As the match unfolded, those lucky enough to be inside the stadium couldn’t believe what they were witnessing. Doyle got down quick to make a smart save with his leg, got behind another effort from range and was plucking crosses from the air with ease. Born in Dublin, Doyle, who started his career with Celtic before appearing for Sheffield United, Coventry, Portsmouth and Leeds, played Gaelic football in his younger days and believes the skills he picked up certainly helped him.

“I wouldn’t say I was a bloody natural, mate!” he modestly laughs, bemused after The Sportsman praises his stunning display. “I was very nervous. We were 3-0 up at half-time. I went to the toilet and I was just saying to myself ‘Please don’t lose this game’ because I knew if we lost it would be down to some easy shots at me that could go wrong.”

“With Gaelic, you do become good at catching the ball but Gaelic balls are a lot heavier than footballs. Being a keeper, it was about trying my luck and diving about, whereas Gaelic is catching long balls and running forward with it. I put it down to a bit of beginner’s luck as well as the Gaelic coming in handy!”

Rio Ferdinand, Harry Kane and Phil Jagielka have all deputised in goal and Doyle has now added his name to that exclusive list. He certainly has a new found respect for goalkeepers and now better appreciates the rigours of their role. Doyle laughs when The Sportsman informs him former team-mate David Forde tweeted Notts County on Tuesday and joked, “Top class skipper. You always said goalkeeping was easy.” After previously rollicking his keepers in training, he insists he will be having a word if he hears anyone else having a go

“You can tell my voice is a bit hoarse,” he says. “I’m usually quite vocal on the pitch so I was shouting my head off at the lads to keep busy and to keep myself occupied. I was coming to the edge of the box and trying to give information to players. At half-time I said to the goalie coach, ‘Bloody hell, I’m a bit light headed, I’ve got pain in my head from all the shouting’ because in goal you’re having to shout seventy, eighty yards. When you’re in midfield everyone’s around you so it was a lot different.

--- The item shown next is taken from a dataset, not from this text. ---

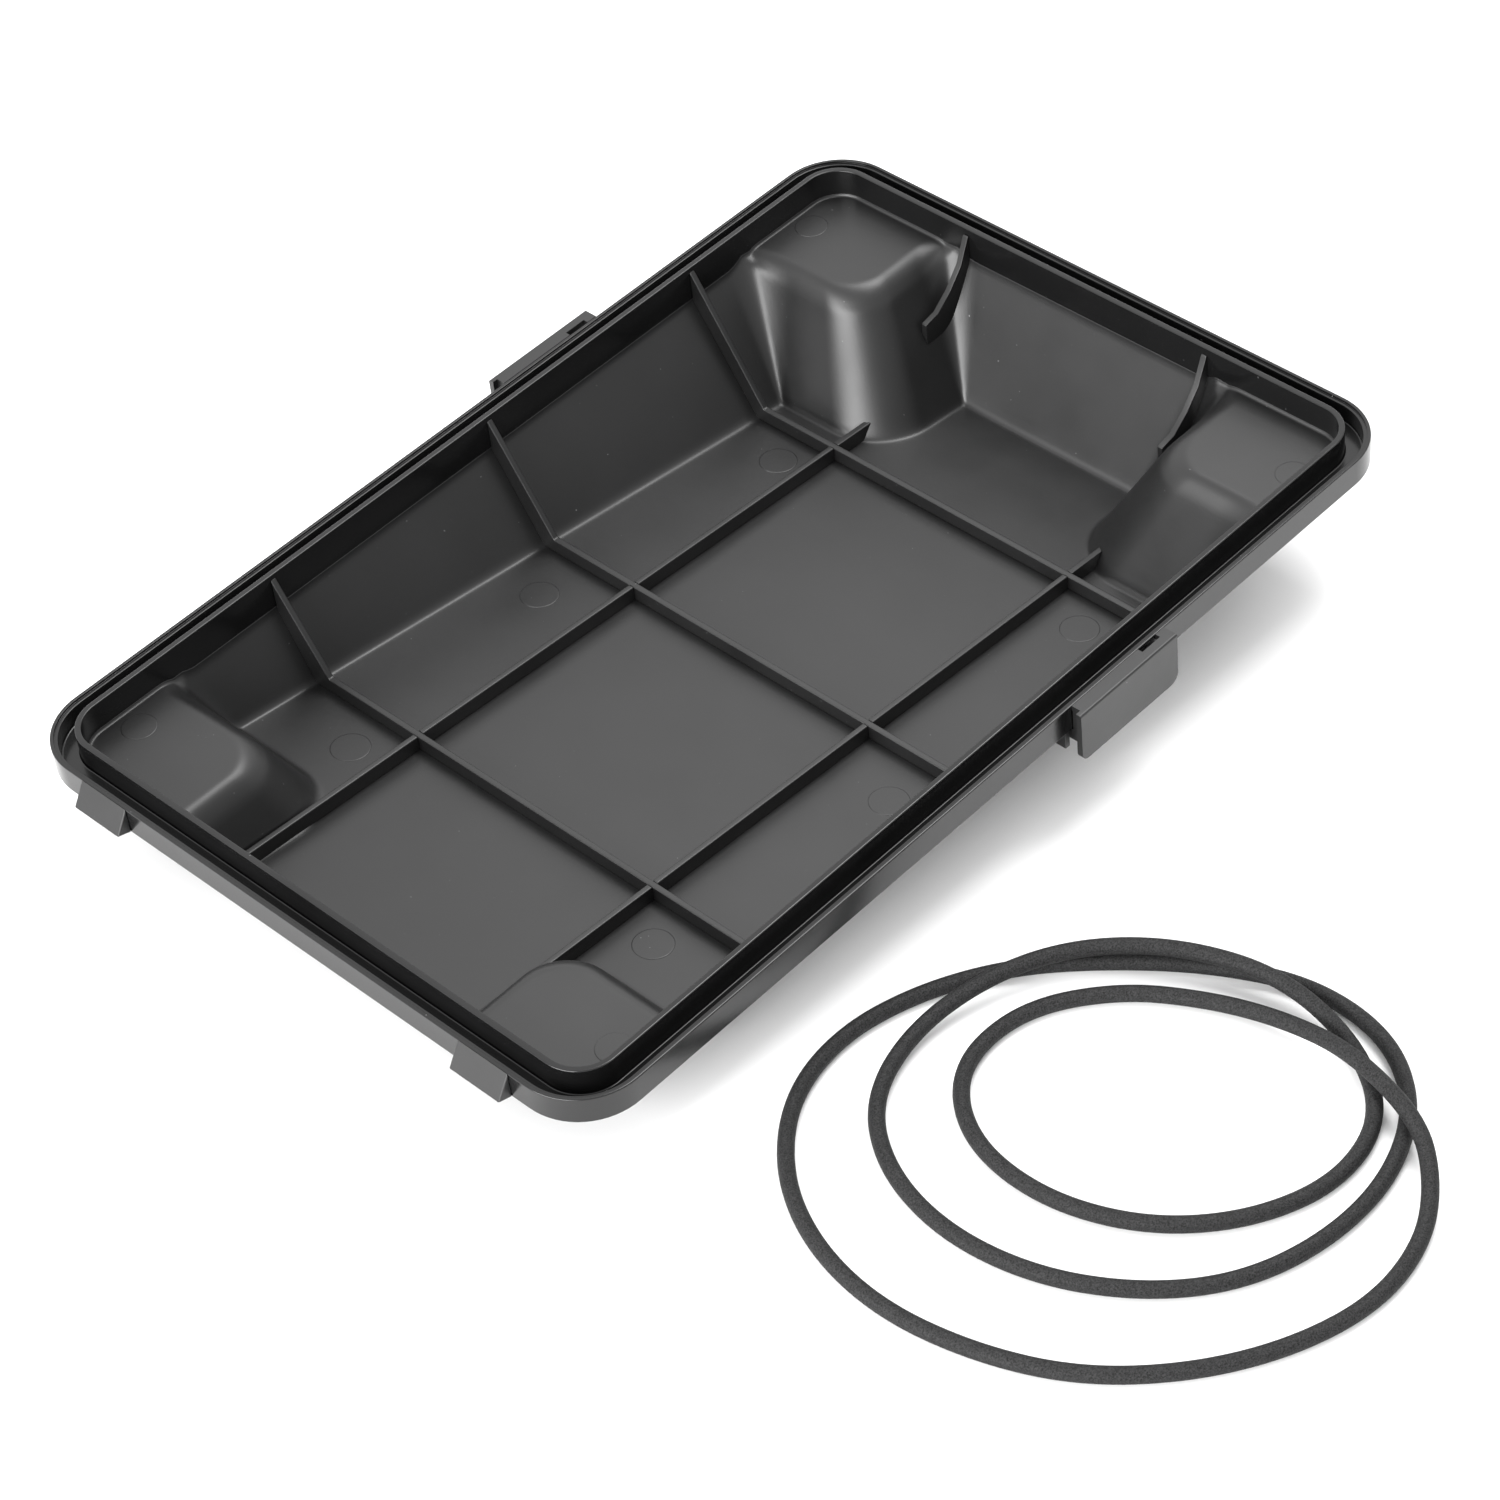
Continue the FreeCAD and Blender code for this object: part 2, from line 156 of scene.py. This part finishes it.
def make_floor():
    """A wide, matte, pale floor just under the part."""
    bpy.ops.mesh.primitive_plane_add(size=12, location=(0, 0, -0.0004))
    floor = bpy.context.object
    floor.name = "studio_floor"
    mat = bpy.data.materials.new("studio_floor")
    mat.use_nodes = True
    shader = mat.node_tree.nodes["Principled BSDF"]
    shader.inputs["Base Color"].default_value = (0.86, 0.86, 0.86, 1)
    shader.inputs["Roughness"].default_value = 0.9
    shader.inputs["Specular IOR Level"].default_value = 0.2
    floor.data.materials.append(mat)


def area_light(name, place, aim, size, power):
    """A rectangular softbox at a place, turned towards its aim."""
    data = bpy.data.lights.new(name, "AREA")
    data.shape = "RECTANGLE"
    data.size, data.size_y = size
    data.energy = power
    light = bpy.data.objects.new(name, data)
    bpy.context.scene.collection.objects.link(light)
    light.location = place
    light.rotation_mode = "QUATERNION"
    light.rotation_quaternion = (Vector(aim) - Vector(place)).to_track_quat("-Z", "Y")


def make_light():
    """A pale surround, dimmer towards -Y, with a wide softbox at the near end and one overhead."""
    world = bpy.data.worlds.new("studio")
    world.use_nodes = True
    nodes, links = world.node_tree.nodes, world.node_tree.links
    background = nodes["Background"]
    background.inputs["Color"].default_value = (1, 1, 1, 1)
    split = nodes.new("ShaderNodeSeparateXYZ")
    links.new(nodes.new("ShaderNodeTexCoord").outputs["Generated"], split.inputs["Vector"])
    fade = nodes.new("ShaderNodeMapRange")
    for key, value in (("From Min", -0.8), ("From Max", 0.4), ("To Min", 0.9), ("To Max", 1.55)):
        fade.inputs[key].default_value = value
    links.new(split.outputs["Y"], fade.inputs["Value"])
    links.new(fade.outputs["Result"], background.inputs["Strength"])
    bpy.context.scene.world = world
    area_light("end_soft", (-2.2, -0.2, 0.85), (0, 0, 0), (1.9, 1.0), 105)
    area_light("top_soft", (0.7, 0.0, 1.9), (0, 0, 0), (1.1, 0.9), 30)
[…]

“My quad after the game was hanging off from all the goal kicks and the body was aching because it was so cold too,” Doyle admits. “You kick the ball a totally different way as a keeper, hitting it straight whereas a midfielder always plays on the angle, you’re coming across it; with goalkeepers you’re coming down. Straight away I told the keepers my quads were hanging off and they said “Told you so, it’s not easy is it?!”

Doyle turns 40 in August so we asked him what’s next and reminded him fellow goalkeeper Gianluigi Buffon is still playing at 43. While he’s unlikely to go in goal again, his first aim is to take the Magpies, the oldest professional club in the world, back to the Football League.

“I’ve always loved football and I’ve done my badges. I want to stay involved in the game, coaching, management, recruitment. I genuinely have a passion for football and certainly think I can add something. Whether that’s next year, I don’t really know, I take it year by year.”

It was Luke Pilling, not selected on the bench last week, who lent his goalkeeper gloves to Doyle and told him to keep them as a memento a day later. The Irishman tells us he does collect shirts and memorabilia but is happy to give them up for a charity or auction if it means helping somebody. 

Amazingly, if Pilling, filling in for the suspended Slocombe at Kings Lynn on Tuesday evening, has to make way for one reason or another, it will be down to Doyle to deputise again. Whether he is playing midfield or in goal, Notts County are in safe hands with their skipper. Captain fantastic and goalkeeper extraordinaire, Schmeichel Doyle.